Chartered schools: Another approach is the chartered school model, where schools are independently operated but receive a fixed amount of funding from the government. Any additional expenses can be covered by the school itself.
The prevailing mindset is that the government must cover all educational costs. But realistically, the government cannot fund everything.
The Constitution calls for practical and scientific education—something that should be provided by the teachers. However, instead of focusing on educational delivery, we’re busy opening institutions to teach vocational skills.
Can a law contradict the spirit of the Constitution?
Absolutely not. But we must also recognize that the Constitution itself was a product of compromise—and so are many of the actions being taken now.
The real dilemma is this: should we interpret the Constitution as a document of progressive realization, or should we implement its provisions literally and immediately? That’s one challenge. Another is the lack of clarity regarding the role of private schools.
Also, teachers need to take greater responsibility for the quality of education. They often blame the curriculum, textbooks, policies, or legal frameworks—but seldom themselves.
Yet, when asked: “Who prepares the exam questions?”, “Who checks the answer sheets?”, or “Who passed a student who didn’t study?”—they go silent. It is, in fact, the teachers who have compromised education quality. They must acknowledge this. It’s not stated in the Constitution, but the law can and should address it.

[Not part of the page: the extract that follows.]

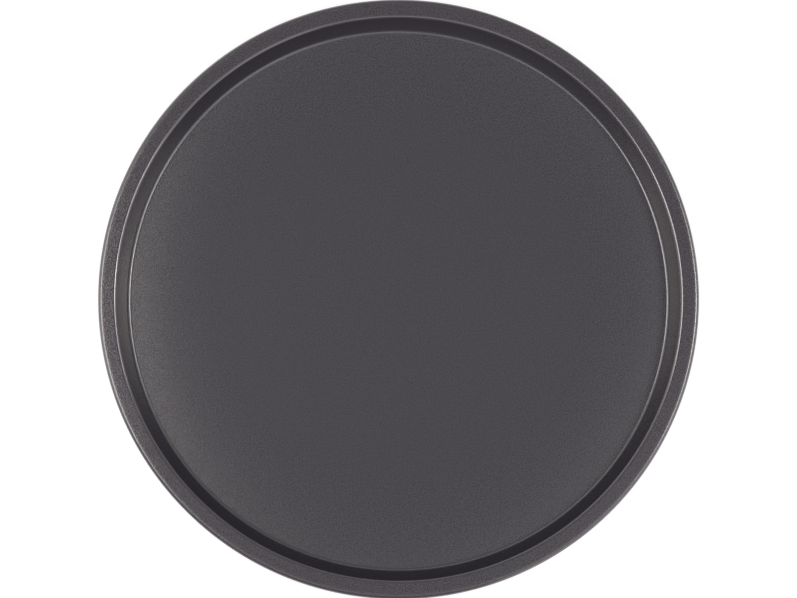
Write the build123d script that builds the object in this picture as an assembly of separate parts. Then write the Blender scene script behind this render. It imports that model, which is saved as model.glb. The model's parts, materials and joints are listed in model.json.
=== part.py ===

Take the amendment to the Education Act of 2075 B.S., which stated that by Baisakh 2085, every child should have attained a Grade 8-level qualification. Who ensured implementation? No one.
What we need is a clear division of responsibility: Access: The municipality’s responsibility. Quality: The teachers’ responsibility. Management: The school management committee’s responsibility.
Teachers can be offered loans for facilities, which they repay from their own income—a practice common in many Western countries. If we follow this structure, the constitutional vision of education can indeed be realized.